Thicker, softer wheels of masa with raised rims make up the base of memelas, the Oaxacan version of sopes and huaraches. The one with goat-cheese crema and wild mushrooms has a meaty intensity, without any meat; another, spread with an unexpectedly fluffy hash of chorizo and potatoes, is topped with house-made queso fresco to calm the chorizo’s burn.
Occasionally, it can be hard to tell Claro’s memelas from its tostadas. Because together they make up a substantial chunk of the menu, if you don’t order carefully you can end up with a long, unbroken run of masa discs. (This is not the worst fate on earth.)
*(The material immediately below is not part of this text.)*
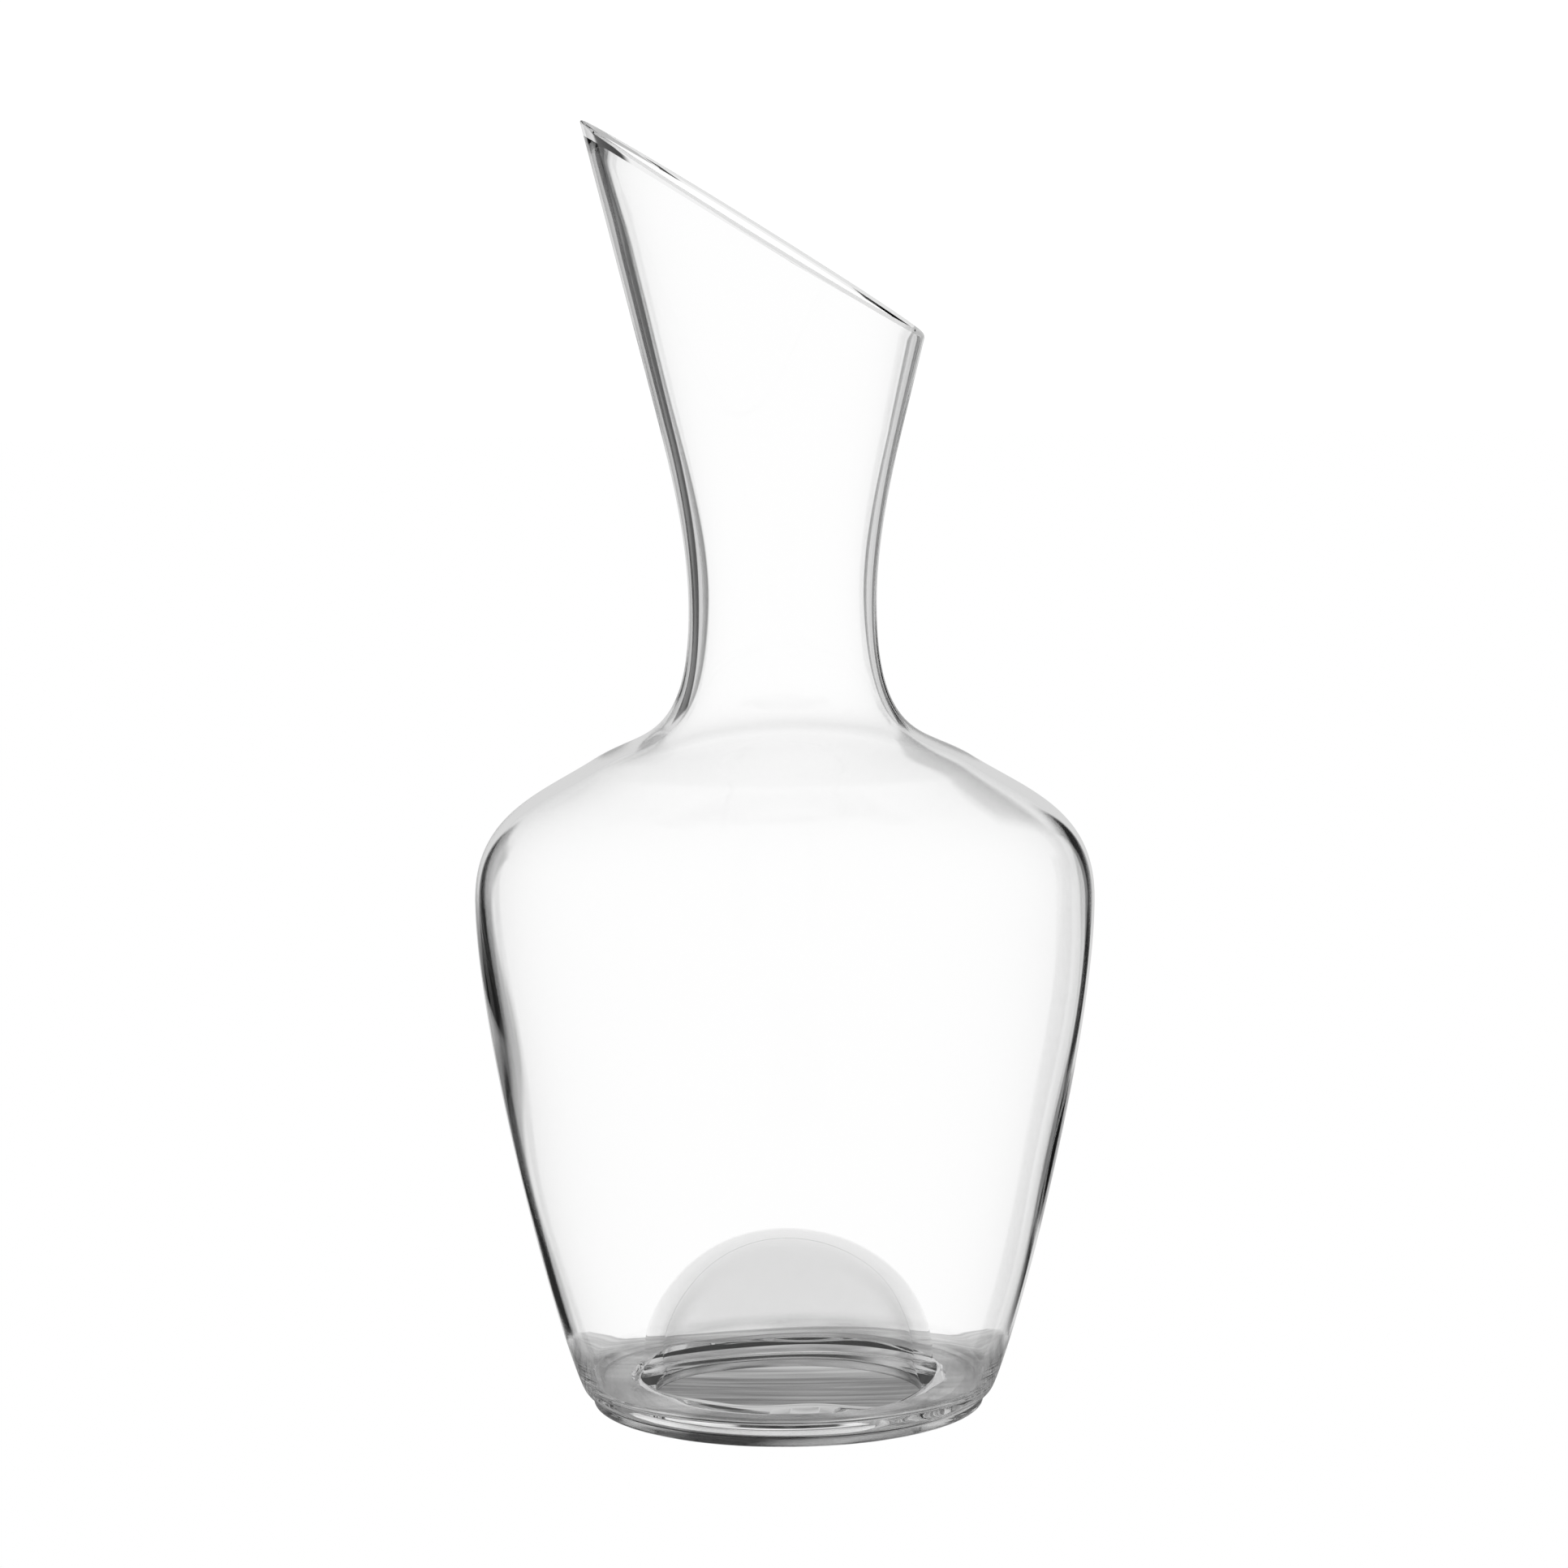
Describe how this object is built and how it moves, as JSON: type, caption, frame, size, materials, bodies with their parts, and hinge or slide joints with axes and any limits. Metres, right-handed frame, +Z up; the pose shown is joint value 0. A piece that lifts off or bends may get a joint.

The flavors at Claro tend to be finely tuned, so when a dish was out of alignment, I noticed. Beef tongue tacos would have needed a heavier glug of salsa to make up for meat that was as salty as country ham. And when the pickled-pepper sauce binding the bacon-and-octopus tostada was too sharp and sour, what had been the high point of one dinner became the low point of another — a vinegar tostada.
Claro is filled with evidence of the connections Mr. Steele has made over the years in Oaxaca. The bar stocks a smoky but approachable mezcal that he imports, called El Buho. The tiles under the bar and the charcoal-toned plates and dishes are made by ceramists he met there. It’s all pretty restrained; you don’t get the sense he has turned the restaurant into a warehouse for crafts he bought, drunk on the exchange rate, at the artisan’s market.
On the wall is a mural of three goats surrounding a woman who seems to be having a bad day; she is in a caldron over a fire, and the goats look hungry. If you want to turn the tables, try to go to Claro on a night when barbecued goat is on the menu. Served with blue and yellow tortillas, red and green salsas, and a bowl of consommé, it is more than enough to make a meal of.
I ate it with one eye on the back door, thinking about what else Claro might serve when the weather is warm enough to start cooking on the wood grill every night.